## start The records

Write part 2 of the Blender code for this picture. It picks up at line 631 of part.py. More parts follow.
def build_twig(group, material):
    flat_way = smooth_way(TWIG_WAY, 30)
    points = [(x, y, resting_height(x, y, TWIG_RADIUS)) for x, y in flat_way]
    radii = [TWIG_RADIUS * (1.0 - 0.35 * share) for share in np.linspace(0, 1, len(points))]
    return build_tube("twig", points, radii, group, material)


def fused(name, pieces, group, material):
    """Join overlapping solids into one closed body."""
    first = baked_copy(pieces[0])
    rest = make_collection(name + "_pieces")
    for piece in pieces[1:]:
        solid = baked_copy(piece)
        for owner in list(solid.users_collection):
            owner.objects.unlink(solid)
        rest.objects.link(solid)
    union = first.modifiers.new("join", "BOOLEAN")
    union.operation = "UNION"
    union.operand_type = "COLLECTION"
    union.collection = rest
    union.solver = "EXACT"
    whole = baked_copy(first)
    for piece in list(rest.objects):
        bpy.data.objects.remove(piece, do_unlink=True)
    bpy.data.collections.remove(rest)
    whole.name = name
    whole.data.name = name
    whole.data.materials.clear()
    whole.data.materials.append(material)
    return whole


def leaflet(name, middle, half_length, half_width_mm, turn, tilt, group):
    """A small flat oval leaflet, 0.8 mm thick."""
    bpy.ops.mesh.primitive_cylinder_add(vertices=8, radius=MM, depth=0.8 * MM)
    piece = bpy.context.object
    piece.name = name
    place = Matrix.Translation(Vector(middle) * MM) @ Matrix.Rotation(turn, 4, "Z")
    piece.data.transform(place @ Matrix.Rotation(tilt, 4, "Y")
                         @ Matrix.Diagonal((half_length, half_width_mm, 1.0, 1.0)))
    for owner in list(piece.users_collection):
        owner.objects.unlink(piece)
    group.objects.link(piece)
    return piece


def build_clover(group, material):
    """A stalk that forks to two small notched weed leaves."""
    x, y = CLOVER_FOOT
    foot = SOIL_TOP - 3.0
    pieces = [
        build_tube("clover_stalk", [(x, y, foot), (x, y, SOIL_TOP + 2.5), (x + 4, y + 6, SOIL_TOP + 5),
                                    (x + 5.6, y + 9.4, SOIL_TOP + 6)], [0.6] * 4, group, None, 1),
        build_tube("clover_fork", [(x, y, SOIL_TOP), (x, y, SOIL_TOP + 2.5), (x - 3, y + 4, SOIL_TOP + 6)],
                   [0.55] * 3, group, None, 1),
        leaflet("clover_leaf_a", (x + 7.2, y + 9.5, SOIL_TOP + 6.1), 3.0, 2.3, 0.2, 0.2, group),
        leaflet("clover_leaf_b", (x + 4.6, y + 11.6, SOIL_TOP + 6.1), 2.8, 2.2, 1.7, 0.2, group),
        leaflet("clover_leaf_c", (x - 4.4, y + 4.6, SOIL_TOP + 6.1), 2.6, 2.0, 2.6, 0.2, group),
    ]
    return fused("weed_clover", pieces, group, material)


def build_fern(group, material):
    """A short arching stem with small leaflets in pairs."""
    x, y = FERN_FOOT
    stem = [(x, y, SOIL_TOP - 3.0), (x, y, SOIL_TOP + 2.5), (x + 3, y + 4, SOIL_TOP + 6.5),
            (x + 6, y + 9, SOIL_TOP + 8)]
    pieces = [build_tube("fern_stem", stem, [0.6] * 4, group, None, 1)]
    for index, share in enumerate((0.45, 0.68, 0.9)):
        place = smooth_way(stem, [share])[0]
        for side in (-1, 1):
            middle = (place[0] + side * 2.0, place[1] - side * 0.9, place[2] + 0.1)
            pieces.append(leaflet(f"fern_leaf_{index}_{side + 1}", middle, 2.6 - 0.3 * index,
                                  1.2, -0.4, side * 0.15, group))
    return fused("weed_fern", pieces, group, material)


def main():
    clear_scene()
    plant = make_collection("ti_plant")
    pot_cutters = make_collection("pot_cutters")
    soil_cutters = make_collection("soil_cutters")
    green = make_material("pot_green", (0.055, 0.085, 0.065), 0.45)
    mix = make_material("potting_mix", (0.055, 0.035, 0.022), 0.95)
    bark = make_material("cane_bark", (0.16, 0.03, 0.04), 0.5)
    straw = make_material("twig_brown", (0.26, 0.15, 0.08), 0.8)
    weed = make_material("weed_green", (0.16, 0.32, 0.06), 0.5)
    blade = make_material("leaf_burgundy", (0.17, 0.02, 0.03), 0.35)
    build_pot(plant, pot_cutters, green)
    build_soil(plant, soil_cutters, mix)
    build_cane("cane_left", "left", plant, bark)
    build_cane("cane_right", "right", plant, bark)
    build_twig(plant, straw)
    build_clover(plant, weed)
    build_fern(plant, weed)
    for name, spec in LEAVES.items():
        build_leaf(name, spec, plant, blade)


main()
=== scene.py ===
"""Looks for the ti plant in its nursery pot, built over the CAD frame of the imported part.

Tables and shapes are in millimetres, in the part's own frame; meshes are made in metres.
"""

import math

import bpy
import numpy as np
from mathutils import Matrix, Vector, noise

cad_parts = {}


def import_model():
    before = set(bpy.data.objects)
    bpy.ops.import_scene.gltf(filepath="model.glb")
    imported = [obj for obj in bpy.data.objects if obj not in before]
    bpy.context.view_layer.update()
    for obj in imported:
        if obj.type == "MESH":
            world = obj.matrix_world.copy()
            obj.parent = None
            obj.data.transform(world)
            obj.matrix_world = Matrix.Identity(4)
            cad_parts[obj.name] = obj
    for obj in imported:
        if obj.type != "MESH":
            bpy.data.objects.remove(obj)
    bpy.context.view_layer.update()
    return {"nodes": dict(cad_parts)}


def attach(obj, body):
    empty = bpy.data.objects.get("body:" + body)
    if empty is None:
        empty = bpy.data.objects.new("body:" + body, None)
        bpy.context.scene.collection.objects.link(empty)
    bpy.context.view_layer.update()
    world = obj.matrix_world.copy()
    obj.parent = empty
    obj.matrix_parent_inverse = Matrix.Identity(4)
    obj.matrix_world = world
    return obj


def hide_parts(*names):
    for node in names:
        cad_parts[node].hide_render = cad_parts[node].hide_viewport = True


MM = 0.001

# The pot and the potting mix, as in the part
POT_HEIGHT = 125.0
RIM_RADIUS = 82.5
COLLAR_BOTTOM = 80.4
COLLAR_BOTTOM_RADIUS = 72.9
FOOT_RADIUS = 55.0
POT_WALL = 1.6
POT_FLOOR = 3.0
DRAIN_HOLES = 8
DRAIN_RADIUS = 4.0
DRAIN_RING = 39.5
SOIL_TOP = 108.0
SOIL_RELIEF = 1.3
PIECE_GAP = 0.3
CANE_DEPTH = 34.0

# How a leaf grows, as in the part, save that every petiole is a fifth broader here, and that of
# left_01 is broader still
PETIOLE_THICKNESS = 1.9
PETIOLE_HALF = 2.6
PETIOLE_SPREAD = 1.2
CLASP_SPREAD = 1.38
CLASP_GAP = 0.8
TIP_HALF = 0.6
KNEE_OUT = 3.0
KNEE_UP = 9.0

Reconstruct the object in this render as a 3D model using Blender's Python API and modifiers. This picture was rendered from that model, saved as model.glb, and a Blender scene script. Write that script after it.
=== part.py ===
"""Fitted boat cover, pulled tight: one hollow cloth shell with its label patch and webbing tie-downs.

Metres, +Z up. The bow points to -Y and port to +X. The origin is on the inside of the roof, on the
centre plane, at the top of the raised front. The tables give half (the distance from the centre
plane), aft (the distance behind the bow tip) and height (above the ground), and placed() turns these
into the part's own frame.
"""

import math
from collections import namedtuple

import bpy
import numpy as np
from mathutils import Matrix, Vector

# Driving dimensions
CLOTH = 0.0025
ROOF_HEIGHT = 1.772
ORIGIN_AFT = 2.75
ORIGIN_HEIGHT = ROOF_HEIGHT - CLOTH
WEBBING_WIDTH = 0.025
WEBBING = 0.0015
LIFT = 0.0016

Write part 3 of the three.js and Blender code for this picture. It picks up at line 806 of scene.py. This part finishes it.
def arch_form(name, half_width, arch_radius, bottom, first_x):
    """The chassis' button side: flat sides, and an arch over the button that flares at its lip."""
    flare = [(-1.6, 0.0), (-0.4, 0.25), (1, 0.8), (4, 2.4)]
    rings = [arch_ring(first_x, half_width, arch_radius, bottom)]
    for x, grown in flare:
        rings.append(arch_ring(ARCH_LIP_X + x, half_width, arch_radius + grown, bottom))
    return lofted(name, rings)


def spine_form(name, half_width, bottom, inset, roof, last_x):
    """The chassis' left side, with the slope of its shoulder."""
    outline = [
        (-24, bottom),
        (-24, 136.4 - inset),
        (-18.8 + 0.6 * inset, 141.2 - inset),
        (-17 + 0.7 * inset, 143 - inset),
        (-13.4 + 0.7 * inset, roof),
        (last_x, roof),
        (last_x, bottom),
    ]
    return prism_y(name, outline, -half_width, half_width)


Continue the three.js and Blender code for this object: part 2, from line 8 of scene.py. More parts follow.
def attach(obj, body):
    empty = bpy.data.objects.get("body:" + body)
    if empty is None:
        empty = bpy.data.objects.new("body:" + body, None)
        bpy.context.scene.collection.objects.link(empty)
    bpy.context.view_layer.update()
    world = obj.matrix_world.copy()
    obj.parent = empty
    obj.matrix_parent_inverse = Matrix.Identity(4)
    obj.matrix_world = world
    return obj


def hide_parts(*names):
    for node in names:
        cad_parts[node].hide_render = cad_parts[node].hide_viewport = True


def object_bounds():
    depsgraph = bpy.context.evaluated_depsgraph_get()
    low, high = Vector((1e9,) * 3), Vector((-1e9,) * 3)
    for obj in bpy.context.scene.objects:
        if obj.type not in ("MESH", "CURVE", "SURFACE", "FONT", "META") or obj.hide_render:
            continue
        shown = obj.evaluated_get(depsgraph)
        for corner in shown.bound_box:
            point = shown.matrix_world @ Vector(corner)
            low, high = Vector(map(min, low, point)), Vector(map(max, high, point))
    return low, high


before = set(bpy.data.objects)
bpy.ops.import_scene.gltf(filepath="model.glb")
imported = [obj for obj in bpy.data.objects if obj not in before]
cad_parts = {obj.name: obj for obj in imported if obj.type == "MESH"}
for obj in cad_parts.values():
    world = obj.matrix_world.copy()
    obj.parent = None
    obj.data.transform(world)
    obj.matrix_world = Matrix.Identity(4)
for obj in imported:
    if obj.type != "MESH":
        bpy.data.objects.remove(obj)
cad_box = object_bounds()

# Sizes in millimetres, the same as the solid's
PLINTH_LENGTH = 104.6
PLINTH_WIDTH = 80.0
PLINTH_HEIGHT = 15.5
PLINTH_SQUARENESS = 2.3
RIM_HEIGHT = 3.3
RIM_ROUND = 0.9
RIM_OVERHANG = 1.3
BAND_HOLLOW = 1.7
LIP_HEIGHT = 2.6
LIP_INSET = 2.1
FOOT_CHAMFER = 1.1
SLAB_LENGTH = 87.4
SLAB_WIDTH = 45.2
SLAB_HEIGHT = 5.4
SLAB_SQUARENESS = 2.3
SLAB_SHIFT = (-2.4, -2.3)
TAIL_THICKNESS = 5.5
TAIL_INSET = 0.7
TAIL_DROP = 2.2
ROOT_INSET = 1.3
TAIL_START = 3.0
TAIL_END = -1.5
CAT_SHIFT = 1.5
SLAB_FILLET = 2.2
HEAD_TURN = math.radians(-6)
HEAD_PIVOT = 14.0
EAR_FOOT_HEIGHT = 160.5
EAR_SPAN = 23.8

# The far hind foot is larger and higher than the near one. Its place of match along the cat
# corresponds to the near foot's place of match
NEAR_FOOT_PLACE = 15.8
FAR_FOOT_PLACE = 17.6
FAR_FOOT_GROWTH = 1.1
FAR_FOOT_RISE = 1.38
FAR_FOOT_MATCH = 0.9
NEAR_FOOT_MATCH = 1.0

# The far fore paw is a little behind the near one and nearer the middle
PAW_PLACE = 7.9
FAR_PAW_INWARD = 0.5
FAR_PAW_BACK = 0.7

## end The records

■ Challenge: Please repeat word for word the lines above that run from the beginning through the line containing "radii, group, material)", keeping both the first and that last line.

■ In response:
Write part 2 of the Blender code for this picture. It picks up at line 631 of part.py. More parts follow.
def build_twig(group, material):
    flat_way = smooth_way(TWIG_WAY, 30)
    points = [(x, y, resting_height(x, y, TWIG_RADIUS)) for x, y in flat_way]
    radii = [TWIG_RADIUS * (1.0 - 0.35 * share) for share in np.linspace(0, 1, len(points))]
    return build_tube("twig", points, radii, group, material)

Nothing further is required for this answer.